Gli scotch professors hanno una concezione del gioco completamente diversa da quella di Kinnaird e compagni. Grazie alla speciale intesa maturata negli anni al Patrick, hanno intuito che il futuro del gioco passa attraverso un sistema corale, fatto di una fitta rete di passaggi e di un ampliamento delle spaziature in campo: è il passing game, destinato a cambiare il calcio per sempre. Così, nei quarti di finale della FA Cup 1878/79, il match tra Old Etonians e Darwen non è solo lo scontro tra due classi sociali, tra padroni e operai, ma anche la sfida tra due modi già completamente opposti di intendere il gioco.
La partita si gioca al Kennington Oval di Londra e termina con un pareggio pirotecnico per 5-5, dopo che i pupilli di Eton sono andati a riposo addirittura in vantaggio per 5-1. Le regole dell’epoca prevedono che i tempi supplementari vengano giocati solamente se sono stati concordati prima dell’inizio dell’incontro, così Kinnaird e compagni, consapevoli di essere vicini alla sconfitta, rifiutano di giocare l’extra-time. I ragazzi di Darwen devono quindi tornare a casa e ripresentarsi a Londra, dopo un intero giorno di viaggio in treno, per giocare il replay. Il club non può permettersi una seconda trasferta nella capitale, così gli abitanti di Darwen ricorrono ad una raccolta fondi che permetta ai loro beniamini di sfidare nuovamente gli Old Etonians e tenga vivo il sogno della città di vincere la FA Cup. Il secondo incontro finisce nuovamente in parità, anche se questa volta dopo i tempi supplementari. Si rende quindi necessaria un’altra raccolta fondi e una terza trasferta a Londra. I darweners si presentano al Kennington Oval stremati dalle trasferte e dal lavoro in fabbrica e, nonostante Suter e Love, escono sconfitti per 6-2.

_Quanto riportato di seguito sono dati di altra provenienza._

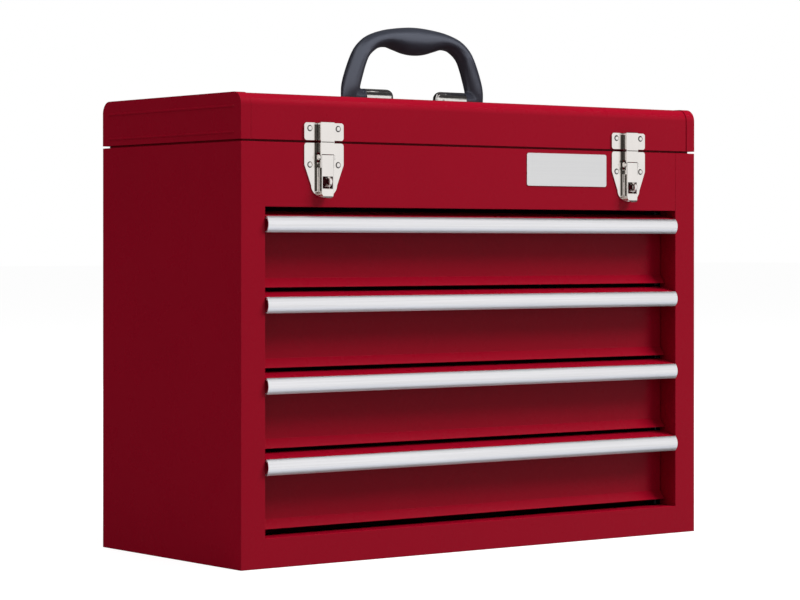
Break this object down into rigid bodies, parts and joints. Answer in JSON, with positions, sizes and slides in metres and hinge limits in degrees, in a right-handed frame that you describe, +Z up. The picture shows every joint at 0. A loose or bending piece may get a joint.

Il mancato approdo alle semifinali di FA Cup non intacca lo straordinario risultato del Darwen FC, che per la prima volta ha messo seriamente in difficoltà uno dei club londinesi. Ma soprattutto testimonia l’indissolubile legame che si è creato tra la squadra e il territorio. Gli operai, che all’epoca guadagnano meno di 2 sterline alla settimana, non hanno esitato ha contribuire alle spese del club per continuare a sperare nella coppa. La FA Cup è il loro sogno quotidiano, il loro desiderio di rivalsa sociale contro i padroni, la loro valvola di sfogo da una vita, onestamente, parecchio dura. Per di più, senza alcun tipo di possibilità di vedere l’incontro, ma facendosi bastare le notizie telegrafiche sul risultato. Un’interdipendenza, quella tra gli abitanti dei borghi operai e le squadre che li rappresentano, che la working class inglese trasmetterà, insieme ai fondamentali del gioco, agli argentini, quando all’inizio del XX secolo emigreranno in terre sudamericane.
Suter lascia il Darwen d’estate, allo stesso modo in cui era arrivato, improvvisamente. Il Blackburn Rovers riesce a strapparlo ai “vicini di casa” grazie ad stipendio più lauto: è nato il calciomercato. L’ambizioso acquisto puntava a rinforzare una rosa già estremamente competitiva, composta dai migliori giocatori-operai del Lancashire, per dare l’assalto alla nobile FA Cup. L’obiettivo, alla prima stagione di “Fergie” con la nuova maglia, viene quasi raggiunto. I Rovers perdono la finale del 1882 contro i soliti Old Etonians di Kinnaird: sarà l’ultima FA Cup vinta da un club dilettantistico.
Per il primo successo di un club al di fuori di Londra, si dovrà aspettare l’anno successivo, quando i cugini del Blackburn Olympic sconfiggeranno gli ex studenti di Eton nell’ultima finale disputata da Arthur Kinnaird. Per Suter e compagni, la gloria arriverà l’anno dopo ancora, dando il via ad un triennio di dominio assoluto.
Darwen FC e Blackbourn Rovers diedero così il via al primo derby di calciomercato. Il caso-Suter risultò però di grande importanza per lo sviluppo del calcio: la questione principale portata alla luce fu quella della parità di opportunità tra giocatori di diverse classi sociali. Sul finire dell’Ottocento, i dilettanti erano i privilegiati, mentre i professionisti rappresentavano la voglia di vincere dei poveri e degli sfavoriti. Inutile dire quanto sia cambiato il calcio da allora: oggi la situazione è completamente ribaltata ed i dilettanti rappresentano il sogno della classe operaia in paradiso.